In the mid- to late ‘90s, Pokémon was so much more than just a video game, anime, TCG, or manga franchise. It was an inescapable cultural phenomenon. Just about everyone had some level of interest in Pokémon due to its unmatched cultural impact.

Pokémon and Pokémon TCG in Gen 1

For example, when walking into any public area, one would almost be guaranteed to see someone playing one of the Pokémon video games, wearing Pokémon clothing, or even buying Pokémon-related merchandise—even unofficial ones or outright knock-offs made purely to capitalize on the buzz.

To put into perspective just how massive Pokémania was during the Gen 1 days, think about how truly massive the entire Pokémon franchise is today, then realize that even all of this is after a steep decline in sheer hype and general popularity compared to the peak years of back then.

Pokémon’s cultural impact even extended to fan theories. Even today, people still speak fondly of their memories of trying to catch Missingno or Pikablu in the video games, for example.

Part of the reason why Pokémon could have the impact that it did during those years was the fact that it was before the social media era. Although social media has enabled lesser-known brands and franchises to advertise themselves and establish a foothold in the public consciousness, it’s now much more difficult for the big names to dominate in the way they once did because social media allows for personal curation of media that interests the user in question, thus splintering the pop culture landscape.

However, since there was no social media in the Gen 1 era, Pokémon’s early success was able to rapidly snowball and become an all-conquering pop culture behemoth—and that’s another major reason why the Gen 1 days are associated with so much nostalgia today.

The Pokémon TCG in the Gen 1 Days

Pokémon and Pokémon TCG in Gen 1

This, of course, meant that conditions were ideal for the Pokémon TCG to make an enormous impact upon its launch.

Arriving less than a year after the debut of the smash-hit video games, the Pokémon TCG debuted with a set simply known as “Expansion Pack” in October 1996. Containing 102 cards in total, Expansion Pack was a resounding success right from the jump. Boxes, decks, booster packs, and single cards flew off shelves at an incredible pace.

Five more sets would follow before the end of the first generation: Pokémon Jungle in March 1997, Mystery of the Fossils in June 1997, Rocket Gang in November 1997, Leaders’ Stadium in October 1998, and Challenge from the Darkness in June 1999. As was expected, every single one of those sets launched to much fanfare—after all, Pokémon mania in all its facets (including the TCG) was in full swing.

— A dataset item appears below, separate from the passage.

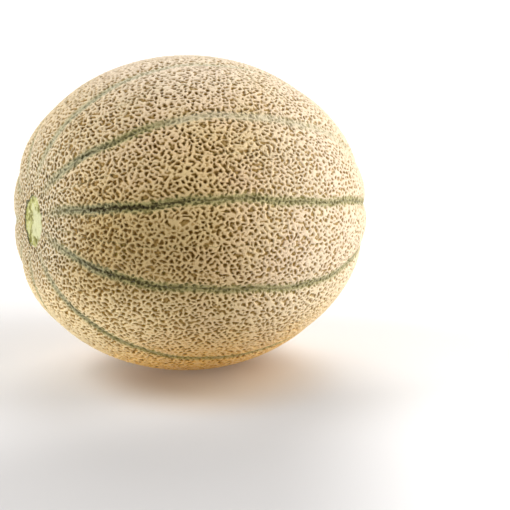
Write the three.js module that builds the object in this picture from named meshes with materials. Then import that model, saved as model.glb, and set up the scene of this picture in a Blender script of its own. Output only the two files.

Pokémon and Pokémon TCG in Gen 1

As new sets came in and more cards were printed, the first wave of Pokémon TCG collectors started to develop their albums. Back in the Gen 1 days, there were generally only four card rarities: Common, Uncommon, Rare, and Holographic Rare. However, there was exactly one card in the entire generation with a rarity that was literally off the scale: the Here Comes Team Rocket card from Rocket Gang which came in the rarity of Holographic Super Rare.

That being said, from a financial perspective, so iconic were countless other cards from the first generation that the Holographic Super Rare Here Comes Team Rocket card doesn’t even come close to breaking the top tier in terms of card cost. Almost all the highest-value cards from Gen 1 come from the original Expansion Pack—understandable given the set’s pioneering status. Peak-condition versions of Expansion Pack’s Chansey (~US$550), Zapdos (~US$560), Blastoise (~US$580), Mewtwo (~US$600), Venusaur (~US$749), and of course, Charizard (~US$1,126) top the rankings and still figure among the most valuable and iconic Pokémon TCG cards almost three decades later.

What’s interesting about Pokémon TCG during the Gen 1 days is the fact that it wasn’t until almost the end of the generation—in February 1999—when the Pokémon TCG was finally officially released internationally.

Somewhat ironically, this delay augmented its status in many fans’ eyes. For more than two years, rumors about the cards abounded. Remember, this was pre-social media, so for many who had never been to Japan and seen the cards in person, the Gen 1 Pokémon TCG was shrouded in mystery for more than two years. Thus, when it was finally released abroad, the hype was at an all-time fever pitch, catapulting the popularity of the already booming Pokémon franchise into the stratosphere.

Taking all of this information into account, it’s completely understandable as to why Pokémon Card 151 [SV2a] became the massive hit that it did. It’s more than nostalgia alone—the Gen 1 era was truly a special time in the history of Pokémon.

While it’s true that newer Pokémon fans may deride so-called “Genwunners” who prop up the first generation at the expense of all others after it, there are reasons why subsequent generations don’t have such fervent defenders. The pop culture landscape in general at the time was ready for such a phenomenon to take place—and Pokémon delivered and then some, laying the groundwork for what would eventually become the single biggest media franchise of all time.